Printer Friendly | Permalink |  | Top
 
Colorado Blue Donating Member (1000+ posts) Send PM | Profile | Ignore Thu Apr-07-05 01:49 PM
Response to Reply #15
16. Yes, that sucks. nt
Printer Friendly | Permalink |  | Top
 
Colorado Blue Donating Member (1000+ posts) Send PM | Profile | Ignore Thu Apr-07-05 03:35 PM
Response to Reply #15
17. Wait a second - I thought of something.
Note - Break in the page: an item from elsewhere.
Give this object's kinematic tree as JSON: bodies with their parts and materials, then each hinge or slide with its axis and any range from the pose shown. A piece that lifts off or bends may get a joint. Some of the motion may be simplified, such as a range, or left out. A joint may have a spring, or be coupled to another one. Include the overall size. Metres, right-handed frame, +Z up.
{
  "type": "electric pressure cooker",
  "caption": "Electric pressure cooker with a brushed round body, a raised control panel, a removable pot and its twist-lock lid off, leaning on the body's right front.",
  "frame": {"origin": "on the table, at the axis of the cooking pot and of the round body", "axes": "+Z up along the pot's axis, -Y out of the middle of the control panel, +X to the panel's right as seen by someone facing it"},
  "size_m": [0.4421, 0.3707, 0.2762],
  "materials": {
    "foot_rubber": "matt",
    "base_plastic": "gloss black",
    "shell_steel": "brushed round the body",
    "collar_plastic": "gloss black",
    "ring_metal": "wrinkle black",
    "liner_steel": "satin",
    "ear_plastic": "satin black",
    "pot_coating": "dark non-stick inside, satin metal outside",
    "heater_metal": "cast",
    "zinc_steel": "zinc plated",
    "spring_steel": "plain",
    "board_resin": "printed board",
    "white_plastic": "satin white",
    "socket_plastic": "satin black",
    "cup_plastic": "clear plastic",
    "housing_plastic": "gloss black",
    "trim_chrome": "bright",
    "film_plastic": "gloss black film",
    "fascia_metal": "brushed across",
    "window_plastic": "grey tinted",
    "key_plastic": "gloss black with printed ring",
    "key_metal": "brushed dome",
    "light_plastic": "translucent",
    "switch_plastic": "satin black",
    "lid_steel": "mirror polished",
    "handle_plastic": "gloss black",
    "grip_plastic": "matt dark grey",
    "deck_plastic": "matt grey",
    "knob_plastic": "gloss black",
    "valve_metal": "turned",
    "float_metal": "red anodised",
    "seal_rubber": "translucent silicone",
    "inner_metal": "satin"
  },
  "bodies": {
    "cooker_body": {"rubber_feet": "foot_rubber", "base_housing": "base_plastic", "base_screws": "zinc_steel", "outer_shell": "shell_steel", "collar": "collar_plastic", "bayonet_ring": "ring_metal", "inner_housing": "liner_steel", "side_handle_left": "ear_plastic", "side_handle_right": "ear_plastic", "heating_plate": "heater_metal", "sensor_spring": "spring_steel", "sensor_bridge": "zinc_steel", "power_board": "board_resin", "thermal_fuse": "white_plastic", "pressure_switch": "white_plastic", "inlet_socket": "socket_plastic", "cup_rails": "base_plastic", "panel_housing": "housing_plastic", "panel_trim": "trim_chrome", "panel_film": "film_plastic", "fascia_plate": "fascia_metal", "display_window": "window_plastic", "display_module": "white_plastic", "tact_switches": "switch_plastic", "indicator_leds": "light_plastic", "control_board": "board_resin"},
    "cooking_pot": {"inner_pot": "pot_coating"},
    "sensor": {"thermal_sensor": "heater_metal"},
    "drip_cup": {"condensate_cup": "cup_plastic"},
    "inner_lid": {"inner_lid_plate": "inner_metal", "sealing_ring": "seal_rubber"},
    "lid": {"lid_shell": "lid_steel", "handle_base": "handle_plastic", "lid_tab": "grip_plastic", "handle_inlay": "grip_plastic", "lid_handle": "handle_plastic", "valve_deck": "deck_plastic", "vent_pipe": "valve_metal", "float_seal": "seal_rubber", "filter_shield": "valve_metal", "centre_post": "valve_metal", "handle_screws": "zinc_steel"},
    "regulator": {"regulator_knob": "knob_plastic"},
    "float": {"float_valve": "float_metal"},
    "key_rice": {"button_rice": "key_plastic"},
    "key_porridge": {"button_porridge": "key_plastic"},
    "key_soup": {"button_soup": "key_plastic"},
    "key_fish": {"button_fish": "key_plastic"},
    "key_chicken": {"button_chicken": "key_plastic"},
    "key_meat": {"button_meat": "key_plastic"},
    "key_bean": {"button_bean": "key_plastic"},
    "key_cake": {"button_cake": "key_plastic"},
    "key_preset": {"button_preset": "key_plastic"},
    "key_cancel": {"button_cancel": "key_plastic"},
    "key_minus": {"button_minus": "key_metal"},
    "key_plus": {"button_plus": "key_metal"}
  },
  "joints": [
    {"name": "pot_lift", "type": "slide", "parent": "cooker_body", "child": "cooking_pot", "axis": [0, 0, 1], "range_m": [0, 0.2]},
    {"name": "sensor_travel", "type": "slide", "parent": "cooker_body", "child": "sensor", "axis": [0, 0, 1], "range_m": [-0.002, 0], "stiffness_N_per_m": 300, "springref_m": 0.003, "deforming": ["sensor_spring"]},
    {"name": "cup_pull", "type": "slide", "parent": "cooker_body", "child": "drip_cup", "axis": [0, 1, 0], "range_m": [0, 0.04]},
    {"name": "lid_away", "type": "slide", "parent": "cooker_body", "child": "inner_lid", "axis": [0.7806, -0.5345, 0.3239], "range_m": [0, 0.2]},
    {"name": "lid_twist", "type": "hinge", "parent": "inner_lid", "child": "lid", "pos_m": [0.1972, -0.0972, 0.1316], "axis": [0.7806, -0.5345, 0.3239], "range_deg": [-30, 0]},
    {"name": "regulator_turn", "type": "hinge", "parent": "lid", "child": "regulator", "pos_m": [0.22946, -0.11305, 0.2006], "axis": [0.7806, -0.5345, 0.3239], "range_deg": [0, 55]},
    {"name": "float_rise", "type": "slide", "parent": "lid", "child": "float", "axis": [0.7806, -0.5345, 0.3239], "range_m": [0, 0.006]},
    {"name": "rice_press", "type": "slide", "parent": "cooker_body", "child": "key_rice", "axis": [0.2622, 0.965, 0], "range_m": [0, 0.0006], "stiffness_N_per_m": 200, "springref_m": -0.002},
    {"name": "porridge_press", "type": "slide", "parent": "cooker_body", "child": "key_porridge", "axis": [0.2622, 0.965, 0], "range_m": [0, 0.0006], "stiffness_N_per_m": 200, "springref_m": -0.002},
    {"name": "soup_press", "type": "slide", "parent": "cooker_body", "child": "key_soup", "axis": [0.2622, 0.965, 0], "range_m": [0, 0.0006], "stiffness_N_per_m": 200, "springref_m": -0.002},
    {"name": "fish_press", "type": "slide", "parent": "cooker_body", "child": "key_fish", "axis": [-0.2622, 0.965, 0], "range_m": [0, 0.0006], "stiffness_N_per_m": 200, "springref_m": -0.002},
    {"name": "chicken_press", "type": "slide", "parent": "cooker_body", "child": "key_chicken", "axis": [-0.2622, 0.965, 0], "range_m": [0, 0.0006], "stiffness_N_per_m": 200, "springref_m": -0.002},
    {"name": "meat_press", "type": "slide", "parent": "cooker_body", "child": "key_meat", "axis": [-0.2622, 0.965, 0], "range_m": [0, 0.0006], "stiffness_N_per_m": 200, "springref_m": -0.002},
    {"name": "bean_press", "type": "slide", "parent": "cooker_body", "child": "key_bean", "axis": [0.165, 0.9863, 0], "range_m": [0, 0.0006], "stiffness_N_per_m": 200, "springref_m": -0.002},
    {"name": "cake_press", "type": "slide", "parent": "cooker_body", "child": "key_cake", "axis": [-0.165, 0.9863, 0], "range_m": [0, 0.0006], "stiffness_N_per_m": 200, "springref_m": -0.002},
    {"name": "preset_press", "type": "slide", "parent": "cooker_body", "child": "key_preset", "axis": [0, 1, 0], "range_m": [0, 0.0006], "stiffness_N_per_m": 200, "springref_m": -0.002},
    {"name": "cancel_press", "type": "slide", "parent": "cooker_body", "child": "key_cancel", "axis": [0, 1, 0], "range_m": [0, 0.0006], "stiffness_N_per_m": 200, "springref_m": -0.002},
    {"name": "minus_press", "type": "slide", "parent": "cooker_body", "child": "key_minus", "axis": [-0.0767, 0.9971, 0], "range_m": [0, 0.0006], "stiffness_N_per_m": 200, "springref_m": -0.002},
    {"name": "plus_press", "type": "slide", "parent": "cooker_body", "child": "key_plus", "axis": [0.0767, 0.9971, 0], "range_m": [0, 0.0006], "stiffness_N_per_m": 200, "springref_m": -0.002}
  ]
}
The Greeks, Plato
and Aristotle, also had reservations about direct democracy.

In fact Greece was a slave-state and women couldn't vote, but beyond that Plato firmly believed the best system wasn't democracy but the rule of a philosopher-king, who would embody the virtue of "arete" (excellence).
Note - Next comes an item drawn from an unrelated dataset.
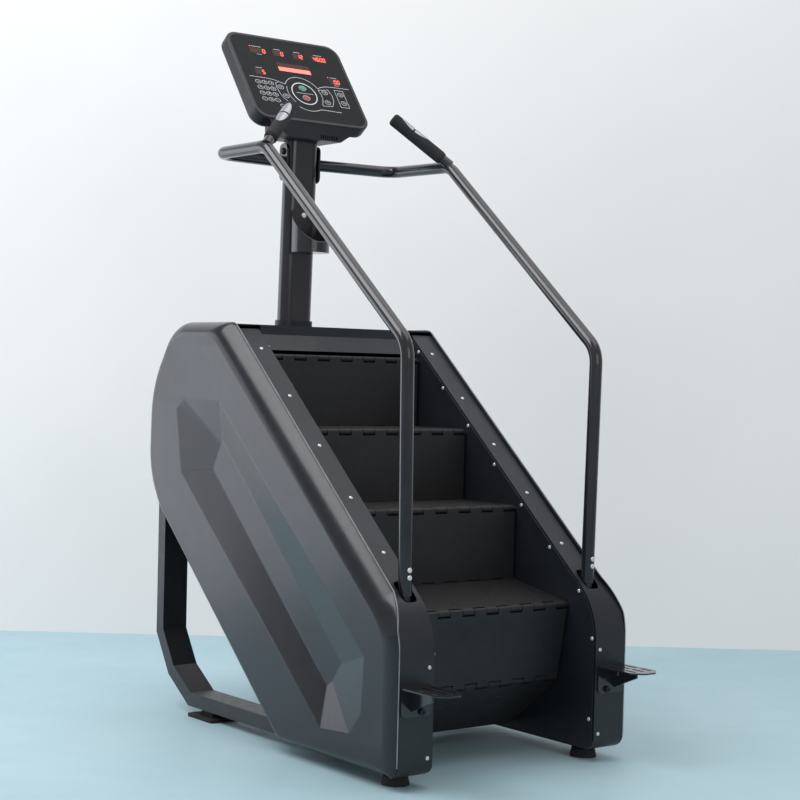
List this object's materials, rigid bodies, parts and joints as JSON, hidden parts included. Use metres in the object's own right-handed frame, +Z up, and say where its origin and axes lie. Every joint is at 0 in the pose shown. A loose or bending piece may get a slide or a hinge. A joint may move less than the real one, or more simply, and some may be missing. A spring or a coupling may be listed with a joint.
{
  "type": "stair climber",
  "caption": "Gym stair climber: a short chain of hinged moving steps between two moulded side covers, with bent hand rails, a post, a tilted console and foot pegs.",
  "frame": {"origin": "centre of the bounding box, on the floor", "axes": "+Z up, +Y from the user towards the rear of the machine, X across, symmetric about X = 0"},
  "size_m": [0.784, 1.4505, 2.0382],
  "materials": {
    "step_plastic": "ribbed moulded black",
    "cover_plastic": "satin moulded charcoal",
    "frame_paint": "fine powder coat",
    "gloss_paint": "smooth semi-gloss powder coat",
    "rubber": "moulded",
    "zinc": "zinc plated",
    "black_bolts": "black oxide",
    "trim_plastic": "fine grained",
    "console_face": "printed overlay",
    "membrane": "printed overlay",
    "window": "smoked lens",
    "green_key": "moulded",
    "red_key": "moulded",
    "circuit_board": "solder mask",
    "pulse_plates": "polished",
    "drive_steel": "oiled",
    "cast_pulley": "machined",
    "belt": "ribbed",
    "alternator": "cast"
  },
  "bodies": {
    "frame": {"alternator": "alternator", "belly_panel": "frame_paint", "black_bolts": "black_bolts", "bottle_holder": "gloss_paint", "console_board": "circuit_board", "console_chin": "trim_plastic", "console_face": "console_face", "console_housing": "trim_plastic", "console_post": "gloss_paint", "control_box": "trim_plastic", "cross_tubes": "frame_paint", "display_windows": "window", "drive_belts": "belt", "foot_pegs": "gloss_paint", "front_feet": "rubber", "grips": "rubber", "left_front_strip": "frame_paint", "left_handrail": "gloss_paint", "left_inner_plate": "frame_paint", "left_rear_leg": "frame_paint", "left_side_cover": "cover_plastic", "left_side_frame": "frame_paint", "membrane_keys": "membrane", "post_sleeve": "trim_plastic", "power_inlet": "trim_plastic", "pulse_plates": "pulse_plates", "rear_feet": "rubber", "rear_panel": "frame_paint", "right_front_strip": "frame_paint", "right_handrail": "gloss_paint", "right_inner_plate": "frame_paint", "right_rear_leg": "frame_paint", "right_side_cover": "cover_plastic", "right_side_frame": "frame_paint", "shaft_bearings": "drive_steel", "step_chains": "drive_steel", "top_deck": "frame_paint", "zinc_screws": "zinc"},
    "step_train": {"tread_2": "step_plastic", "tread_3": "step_plastic", "tread_4": "step_plastic", "riser_2": "step_plastic", "riser_3": "step_plastic", "riser_4": "step_plastic", "step_pins": "zinc"},
    "lower_step": {"tread_1": "step_plastic", "riser_1": "step_plastic", "lower_pins": "zinc"},
    "under_step": {"tread_0": "step_plastic", "riser_0": "step_plastic"},
    "return_train": {"returning_steps": "step_plastic"},
    "upper_drum": {"upper_shaft": "drive_steel", "upper_sprockets": "drive_steel", "drive_pulley": "cast_pulley"},
    "lower_drum": {"lower_shaft": "drive_steel", "lower_sprockets": "drive_steel"},
    "counter": {"counter_shaft": "cast_pulley"},
    "brake_rotor": {"alternator_rotor": "drive_steel"},
    "start_button": {"start_key": "green_key"},
    "stop_button": {"stop_key": "red_key"}
  },
  "joints": [
    {"name": "stair_travel", "type": "slide", "parent": "frame", "child": "step_train", "axis": [0, -0.749, -0.6625], "range_m": [0, 0.06]},
    {"name": "lower_step_turn", "type": "hinge", "parent": "step_train", "child": "lower_step", "pos_m": [0, -0.24045, 0.4503], "axis": [1, 0, 0], "range_deg": [0, 20]},
    {"name": "under_step_turn", "type": "hinge", "parent": "lower_step", "child": "under_step", "pos_m": [0, -0.43121, 0.21053], "axis": [1, 0, 0], "range_deg": [0, 4]},
    {"name": "return_travel", "type": "slide", "parent": "frame", "child": "return_train", "axis": [0, 0.749, 0.6625], "range_m": [0, 0.06]},
    {"name": "upper_drum_turn", "type": "hinge", "parent": "frame", "child": "upper_drum", "pos_m": [0, 0.29377, 0.75195], "axis": [1, 0, 0], "range_deg": [0, 55.07]},
    {"name": "lower_drum_turn", "type": "hinge", "parent": "frame", "child": "lower_drum", "pos_m": [0, -0.3038, 0.22337], "axis": [1, 0, 0], "range_deg": [0, 55.07]},
    {"name": "counter_turn", "type": "hinge", "parent": "frame", "child": "counter", "pos_m": [0.3, 0.06315, 0.52], "axis": [1, 0, 0], "range_deg": [0, 218.77]},
    {"name": "brake_turn", "type": "hinge", "parent": "frame", "child": "brake_rotor", "pos_m": [0.32, -0.12185, 0.33], "axis": [1, 0, 0], "range_deg": [0, 1091.85]},
    {"name": "start_press", "type": "slide", "parent": "frame", "child": "start_button", "axis": [0, 0.8049, -0.5934], "range_m": [0, 0.001], "stiffness_N_per_m": 1500},
    {"name": "stop_press", "type": "slide", "parent": "frame", "child": "stop_button", "axis": [0, 0.8049, -0.5934], "range_m": [0, 0.001], "stiffness_N_per_m": 1500}
  ],
  "couplings": [
    {"joint": "lower_step_turn", "follows": "stair_travel", "rad_per_m": 5.7},
    {"joint": "under_step_turn", "follows": "stair_travel", "rad_per_m": 0.96},
    {"joint": "return_travel", "follows": "stair_travel", "ratio": 1},
    {"joint": "upper_drum_turn", "follows": "stair_travel", "rad_per_m": 15.873},
    {"joint": "lower_drum_turn", "follows": "stair_travel", "rad_per_m": 15.873},
    {"joint": "counter_turn", "follows": "stair_travel", "rad_per_m": 63.492},
    {"joint": "brake_turn", "follows": "stair_travel", "rad_per_m": 317.46}
  ]
}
They said , democracy breeds mediocrity.

Are you sure this isn't the true link, thought-wise?
Printer Friendly | Permalink |  | Top
 
KlatooBNikto Donating Member (1000+ posts) Send PM | Profile | Ignore Thu Apr-07-05 06:07 PM
Response to Reply #17
18. Your need to make apologies for a man who found our idea of democracy
"distasteful" by invoking his affinity for the Greek philosophers is,to state it mildly, quite revealing.We need not perform mental gymnastics in behalf of Strauss. He was a vicious creature who found blacks,Hispanics, Native Americans and Asians unworthy of sitting at a table with his own exalted self.He wanted to identify himself with the likes of his one time scourge Adolf himself. All his posturings and the evil spawn he has produced at the evil institution, the University of Chicago, attest to his detructive bent.
Printer Friendly | Permalink |  | Top
 
Colorado Blue Donating Member (1000+ posts) Send PM | Profile | Ignore Thu Apr-07-05 01:06 PM
Response to Original message
9. OK, since y'all chimed in, I will reply all at once.
Nothing I have read about what is bothering people about Strauss' philosophy, so far, strikes me as being either new or particularly scary.
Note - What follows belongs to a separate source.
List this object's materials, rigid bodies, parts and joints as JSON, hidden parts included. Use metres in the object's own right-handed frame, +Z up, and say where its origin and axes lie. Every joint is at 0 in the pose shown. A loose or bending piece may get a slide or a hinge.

The Prince particularly comes to mind, Machiavelli's blueprint for the acquisition and manipulation of power.

This is new?

What people probably THINK is new, is that people like Bush, people born into wealth and power, study this stuff with their Wheaties. So do others, NOT born into wealth and power, but who would like to influence the political shape of their time.

That is not a crime. In fact, if people of the lower classes did not learn how to acquire and manipulate power, the rich, the kings, would NEVER be deposed.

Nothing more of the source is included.